- Aim: Return the lines from the line containing "const SHELF_HIGH = MID_Z" through the line containing "record = json.load(file)" exactly. No other line should appear in the answer.

- Raw data:
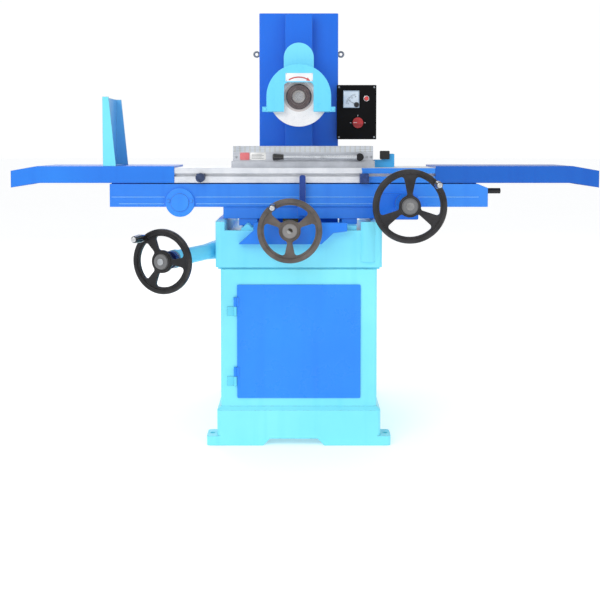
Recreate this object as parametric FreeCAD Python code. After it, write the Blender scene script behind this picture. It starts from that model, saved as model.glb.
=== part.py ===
import FreeCAD, Part
import math
import os

# Manual surface grinder with a hand-fed table, a hand-fed cross slide and a hand-raised wheel head.
# Millimetres. +Z is up, +X is to the operator's right, and the operator stands at -Y.
# The origin is the centre of the four anchor holes, at floor level.

V = FreeCAD.Vector

# ---- fits and general clearances ----
running_fit = 0.05  # radial clearance of a shaft that turns in a bore
seat_fit = 0.02  # radial clearance of pieces clamped on one another
oil_film = 0.05  # gap between sliding way faces
gap = 0.3  # gap between pieces that only pass each other
sheet = 3.0  # sheet metal thickness

# ---- floor casting ----
base_width = 500.0
base_depth = 700.0
base_height = 566.0
base_wall = 14.0
plinth_lip = 12.0  # how far the plinth stands out
plinth_height = 112.0
plinth_slope = 13.0
floor_web_z = 60.0
floor_web_thickness = 12.0
ear_reach = 33.0  # foot ear beyond the plinth
ear_depth = 76.0
ear_thickness = 31.0
anchor_radius = 8.0
arch_width = 197.0
arch_height = 22.0
arch_offset = -16.0

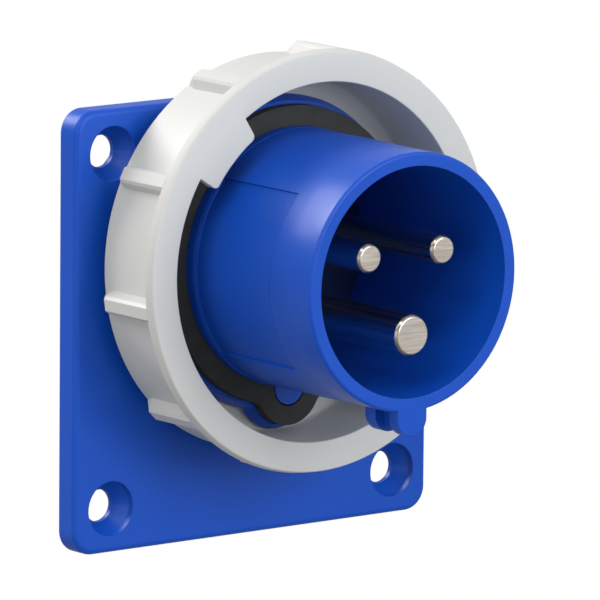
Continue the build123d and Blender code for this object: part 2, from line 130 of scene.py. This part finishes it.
add_softbox("left_softbox", (-0.80, -0.40, 0.76), 0.45, 2.3, (1.0, 0.985, 0.96))
add_softbox("sparkle", (-0.46, -0.72, 0.95), 0.16, 0.9, (1.0, 1.0, 1.0))
add_softbox("front_softbox", (0.34, -1.12, 0.34), 0.8, 7.0, (0.92, 0.96, 1.0))
add_softbox("low_fill", (-1.10, -0.52, 0.02), 0.8, 2.6, (1.0, 0.99, 0.97))
add_softbox("back_softbox", (-0.40, 0.88, 0.69), 0.55, 8.5, (1.0, 0.99, 0.97))

# %% [markdown]
# The background is white, as in a catalogue. Lighting a backdrop until it is white would also
# flood the object, so instead the world is pale only to rays that come from the camera or pass
# through glass, and fainter to mirror-like ones. It is a shade greyer than the floor, which fills
# the main view, and shows only above the horizon in level views. Everything else receives a soft
# light that is dim below and brighter above, as in a room with a white ceiling, so hollows and
# undersides darken. In reflections the world is pale low on the right and dark elsewhere, as a
# studio with one white screen is, and that gives the round contacts their dark sides.

# %% Helpers for the studio
def math_node(tree, operation, *values):
    """A Math node on its inputs, each of which is a socket or a number."""
    node = tree.nodes.new("ShaderNodeMath")
    node.operation = operation
    for socket, value in zip(node.inputs, values):
        if isinstance(value, (int, float)):
            socket.default_value = value
        else:
            tree.links.new(value, socket)
    return node.outputs[0]


def seen_directly(tree, gloss_share):
    """How much a ray should see the pale studio: 1 for the camera, less in a reflection."""
    path = tree.nodes.new("ShaderNodeLightPath").outputs
    direct = math_node(tree, "MAXIMUM", path["Is Camera Ray"], path["Is Transmission Ray"])
    gloss = math_node(tree, "MULTIPLY", path["Is Glossy Ray"], gloss_share)
    return math_node(tree, "MAXIMUM", direct, gloss)


def mixed(tree, factor, first, second):
    mix = tree.nodes.new("ShaderNodeMixShader")
    tree.links.new(factor, mix.inputs[0])
    tree.links.new(first.outputs[0], mix.inputs[1])
    tree.links.new(second.outputs[0], mix.inputs[2])
    return mix


# %% World
LIGHT_BELOW = 0.30
LIGHT_ABOVE = 0.65
SKY_SEEN = 0.8
SEEN_IN_GLOSS = 0.3
DARK_LEFT, BRIGHT_RIGHT = -0.3, 0.4
DARK_TOP, BRIGHT_LOW = 0.7, 0.2


def bright_side(tree, direction):
    """Share of the sky in reflections: the studio is pale low on the right and dark elsewhere."""
    share = SEEN_IN_GLOSS
    for axis, dark_at, bright_at in (("X", DARK_LEFT, BRIGHT_RIGHT), ("Z", DARK_TOP, BRIGHT_LOW)):
        span = tree.nodes.new("ShaderNodeMapRange")
        span.inputs["From Min"].default_value = dark_at
        span.inputs["From Max"].default_value = bright_at
        tree.links.new(direction.outputs[axis], span.inputs["Value"])
        share = math_node(tree, "MULTIPLY", span.outputs["Result"], share)
    return share


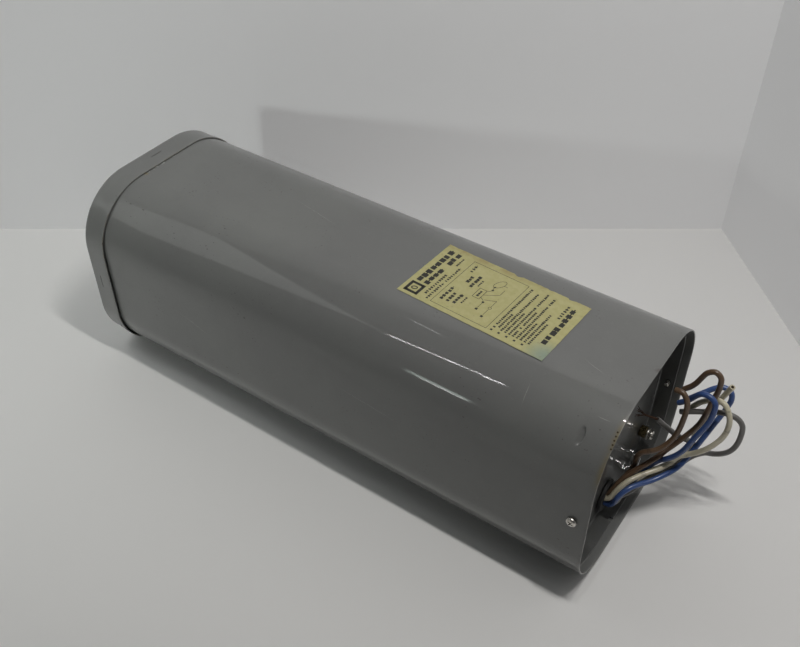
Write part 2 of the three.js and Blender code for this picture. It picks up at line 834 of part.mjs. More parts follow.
function makeBolt() {
  const end = NUT_TOP - BOLT.nutHeight - 2;
  const shank = cylinder(BOLT.shank, BOLT_TOP - end + 0.5, "z", [0, 0, (BOLT_TOP + 0.5 + end) / 2], 12);
  return shank.add(cylinder(BOLT.head, BOLT.headHeight, "z", [0, 0, BOLT_TOP + BOLT.headHeight / 2], 6));
}

function makeNut() {
  const middle = NUT_TOP - BOLT.nutHeight / 2;
  const hex = cylinder(BOLT.head, BOLT.nutHeight, "z", [0, 0, middle], 6);
  return hex.subtract(cylinder(BOLT.hole - 0.2, 3 * BOLT.nutHeight, "z", [0, 0, middle], 12));
}

BOLT_X.forEach((x, end) => {
  [-BOLT_Y, BOLT_Y].forEach((y, side) => {
    const label = `${["cap", "lead"][end]}_${["near", "far"][side]}`;
    place(`core_bolt_${label}`, makeBolt(), zinc(), [x, y, 0]);
    place(`core_nut_${label}`, makeNut(), zinc(), [x, y, 0]);
  });
});

// ---- Feet and shelf: hat-shaped sheet bridges that stand on the liner or the back wall ----
function makeBridge(x, bridge, low, high) {
  const { length, top, base, toe, sheet } = bridge;
  const right = [
    [base + toe, low],
    [base + toe, low + sheet],
    [base, low + sheet],
    [top, high - sheet],
  ];
  const outer = [
    [top + sheet, high],
    [-top - sheet, high],
  ];
  const left = right.map(([y, z]) => [-y, z]).reverse();
  const inner = [
    [-base + sheet, low],
    [-top + sheet + 0.4, high - sheet],
    [top - sheet - 0.4, high - sheet],
    [base - sheet, low],
  ];
  const ring = [right[0], right[1], right[2], outer[0], outer[1], left[1], left[2], left[3]];
  return prismX(polygon([...ring, ...inner]), x, x + length);
}

const FOOT_HIGH = CORE_LOW - 2 * GAP - CLAMP.sheet;
const FOOT_X = [CORE.start - 2, CORE_END + 2 - FOOT.length];
FOOT_X.forEach((x, end) => {
  const foot = makeBridge(x, FOOT, FLOOR_IN, FOOT_HIGH);
  place(`core_foot_${["cap", "lead"][end]}`, foot, steel());
});

function makeLiner() {
  const outside = -WALL - GAP;
  const tube = prismX(outline(outside), LINER.start, LINER.end);
  return tube.subtract(prismX(outline(outside - LINER.sheet), LINER.start - 1, LINER.end + 1));
}

place("insulating_liner", makeLiner(), board());

// ---- Capacitors with lids, strap, shelf and discharge resistor ----
const CAN_END = CAPACITOR.start + CAPACITOR.length;

function makeCan(y) {
  const profile = [
    [0, 0],
    [CAPACITOR.radius - 2, 0],
    [CAPACITOR.radius, 2],
    [CAPACITOR.radius, CAPACITOR.length],
    [0, CAPACITOR.length],
  ];
  return turned(profile, "x", [CAPACITOR.start, y, MID_Z], 32);
}

function makeLid(y) {
  const from = CAN_END + GAP;
  const radius = CAPACITOR.radius - 1.5;
  const disc = cylinder(radius, CAPACITOR.lid, "x", [from + CAPACITOR.lid / 2, y, MID_Z], 32);
  const tabs = [-1, 1].map((side) => {
    const z = MID_Z + (side * TAB.spacing) / 2;
    const low = [from + 1, y - TAB.width / 2, z - TAB.thickness / 2];
    const high = [from + CAPACITOR.lid + TAB.height, y + TAB.width / 2, z + TAB.thickness / 2];
    return box(low, high);
  });
  return union([disc, ...tabs]);
}

const SIDES = { near: -CAPACITOR.offset, far: CAPACITOR.offset };
for (const [side, y] of Object.entries(SIDES)) {
  place(`capacitor_can_${side}`, makeCan(y), aluminium());
  place(`capacitor_lid_${side}`, makeLid(y), board());
}

function makeStrap() {
  const inside = CAPACITOR.radius + GAP;
  const outside = inside + STRAP.sheet;
  const from = CAPACITOR.start + CAPACITOR.length / 2 - STRAP.width / 2;
  const width = 2 * CAPACITOR.offset;
  const hull = (radius) => roundedRectangle(width + 2 * radius, 2 * radius, radius - 0.01, 0, MID_Z);
  const ring = prismX(hull(outside), from, from + STRAP.width);
  return ring.subtract(prismX(hull(inside), from - 1, from + STRAP.width + 1));
}

place("capacitor_strap", makeStrap(), zinc());

const SHELF_HIGH = MID_Z - CAPACITOR.radius - STRAP.sheet - 2 * GAP;
const SHELF_X = CAPACITOR.start + CAPACITOR.length / 2 - 10;
place("capacitor_shelf", makeBridge(SHELF_X, SHELF, WALL + GAP, SHELF_HIGH), steel());

function makeResistor() {
  const x = CAN_END + GAP + CAPACITOR.lid + TAB.height + RESISTOR.radius + 1;
  const middle = [x, -CAPACITOR.offset, MID_Z];
  const body = cylinder(RESISTOR.radius, RESISTOR.length, "z", middle, 12);
  return body.add(cylinder(RESISTOR.wire, RESISTOR.length + 8, "z", middle, 6));
}

place("discharge_resistor", makeResistor(), paint(0x6b8f86, 0.5, 0));

export default group;
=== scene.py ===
"""Looks for the lamp ballast: an enamelled steel tube with an end cap, a lead plate and flying leads.

Lengths in this script are millimetres, and MM turns them into Blender's metres. Places come from the
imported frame: the case lies along X, its open end is at +X and its label faces +Z.
"""

import json
import math
import random

import bmesh
import bpy
from mathutils import Matrix, Vector, noise

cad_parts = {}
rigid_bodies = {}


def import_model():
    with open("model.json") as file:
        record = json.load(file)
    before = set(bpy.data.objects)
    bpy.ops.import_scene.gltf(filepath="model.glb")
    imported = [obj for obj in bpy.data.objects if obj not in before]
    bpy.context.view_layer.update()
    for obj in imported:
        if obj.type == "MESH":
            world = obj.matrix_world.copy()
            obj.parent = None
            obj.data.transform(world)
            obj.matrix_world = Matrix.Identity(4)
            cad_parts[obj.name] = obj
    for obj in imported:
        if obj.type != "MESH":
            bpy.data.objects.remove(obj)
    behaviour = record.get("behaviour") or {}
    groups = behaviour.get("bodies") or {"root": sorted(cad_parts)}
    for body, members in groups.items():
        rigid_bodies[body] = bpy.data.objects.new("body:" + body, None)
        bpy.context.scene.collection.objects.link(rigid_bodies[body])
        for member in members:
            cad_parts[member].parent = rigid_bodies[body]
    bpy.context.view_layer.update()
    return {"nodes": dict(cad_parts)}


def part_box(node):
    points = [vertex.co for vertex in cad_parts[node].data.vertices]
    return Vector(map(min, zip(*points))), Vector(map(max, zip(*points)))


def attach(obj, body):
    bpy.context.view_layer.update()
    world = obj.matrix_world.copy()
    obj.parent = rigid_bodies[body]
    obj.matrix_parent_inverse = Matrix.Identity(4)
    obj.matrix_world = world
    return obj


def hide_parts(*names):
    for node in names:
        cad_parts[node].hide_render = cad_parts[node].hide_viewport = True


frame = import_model()
MM = 0.001


# ---- Places from the frame ----
def corners(node):
    """Lowest and highest corner of a CAD node, in millimetres."""
    low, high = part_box(node)
    return low / MM, high / MM


def middle(node):
    low, high = corners(node)
    return (low + high) / 2


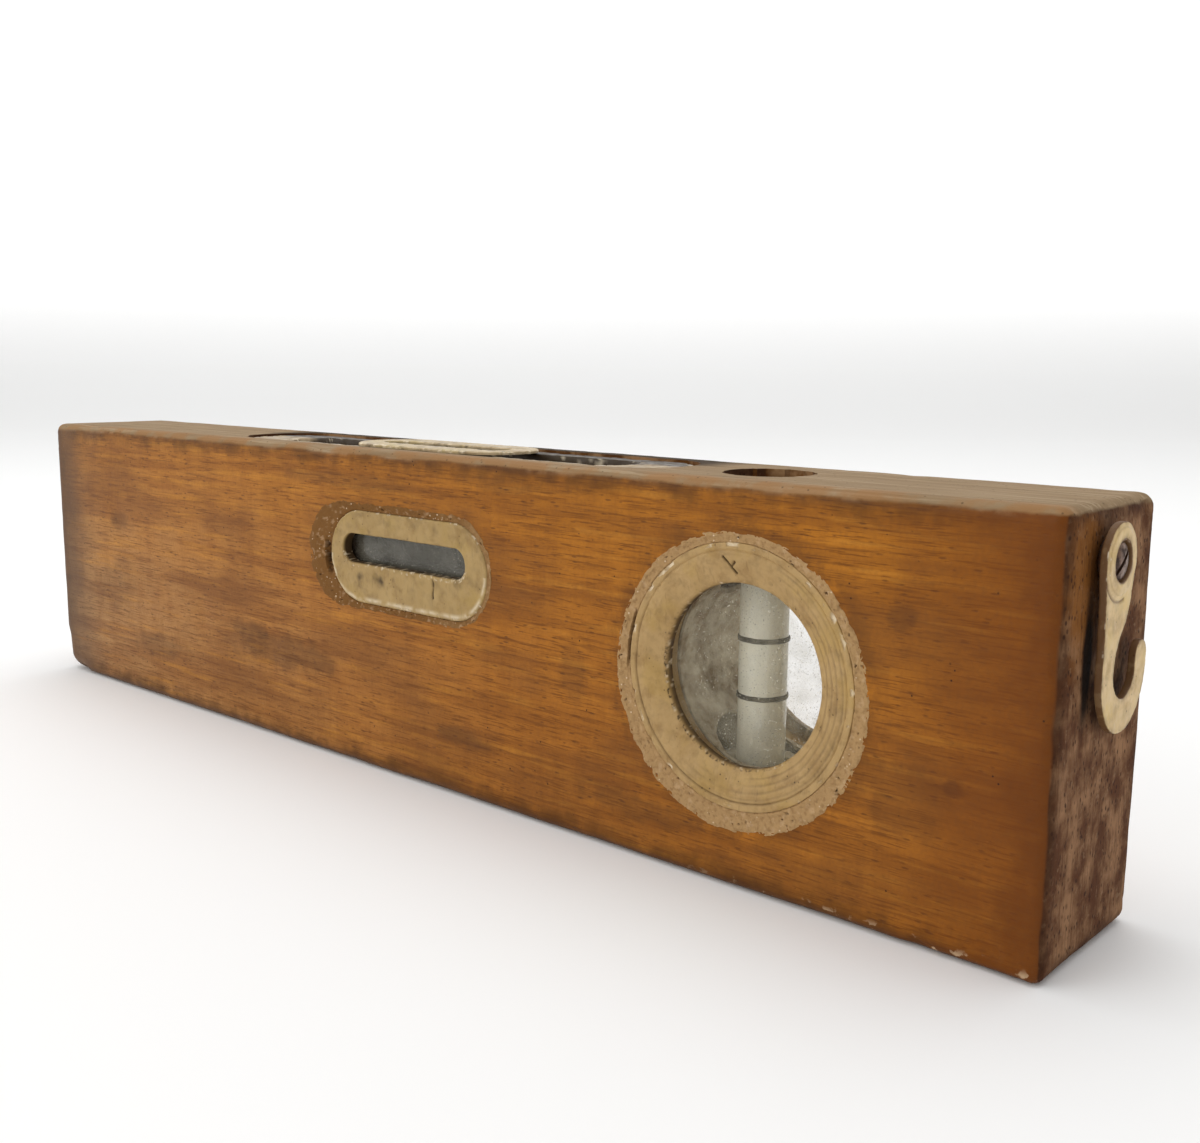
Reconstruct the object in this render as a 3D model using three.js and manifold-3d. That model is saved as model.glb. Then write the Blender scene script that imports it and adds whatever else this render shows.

- Finished answer:
const SHELF_HIGH = MID_Z - CAPACITOR.radius - STRAP.sheet - 2 * GAP;
const SHELF_X = CAPACITOR.start + CAPACITOR.length / 2 - 10;
place("capacitor_shelf", makeBridge(SHELF_X, SHELF, WALL + GAP, SHELF_HIGH), steel());

function makeResistor() {
  const x = CAN_END + GAP + CAPACITOR.lid + TAB.height + RESISTOR.radius + 1;
  const middle = [x, -CAPACITOR.offset, MID_Z];
  const body = cylinder(RESISTOR.radius, RESISTOR.length, "z", middle, 12);
  return body.add(cylinder(RESISTOR.wire, RESISTOR.length + 8, "z", middle, 6));
}

place("discharge_resistor", makeResistor(), paint(0x6b8f86, 0.5, 0));

export default group;
=== scene.py ===
"""Looks for the lamp ballast: an enamelled steel tube with an end cap, a lead plate and flying leads.

Lengths in this script are millimetres, and MM turns them into Blender's metres. Places come from the
imported frame: the case lies along X, its open end is at +X and its label faces +Z.
"""

import json
import math
import random

import bmesh
import bpy
from mathutils import Matrix, Vector, noise

cad_parts = {}
rigid_bodies = {}


def import_model():
    with open("model.json") as file:
        record = json.load(file)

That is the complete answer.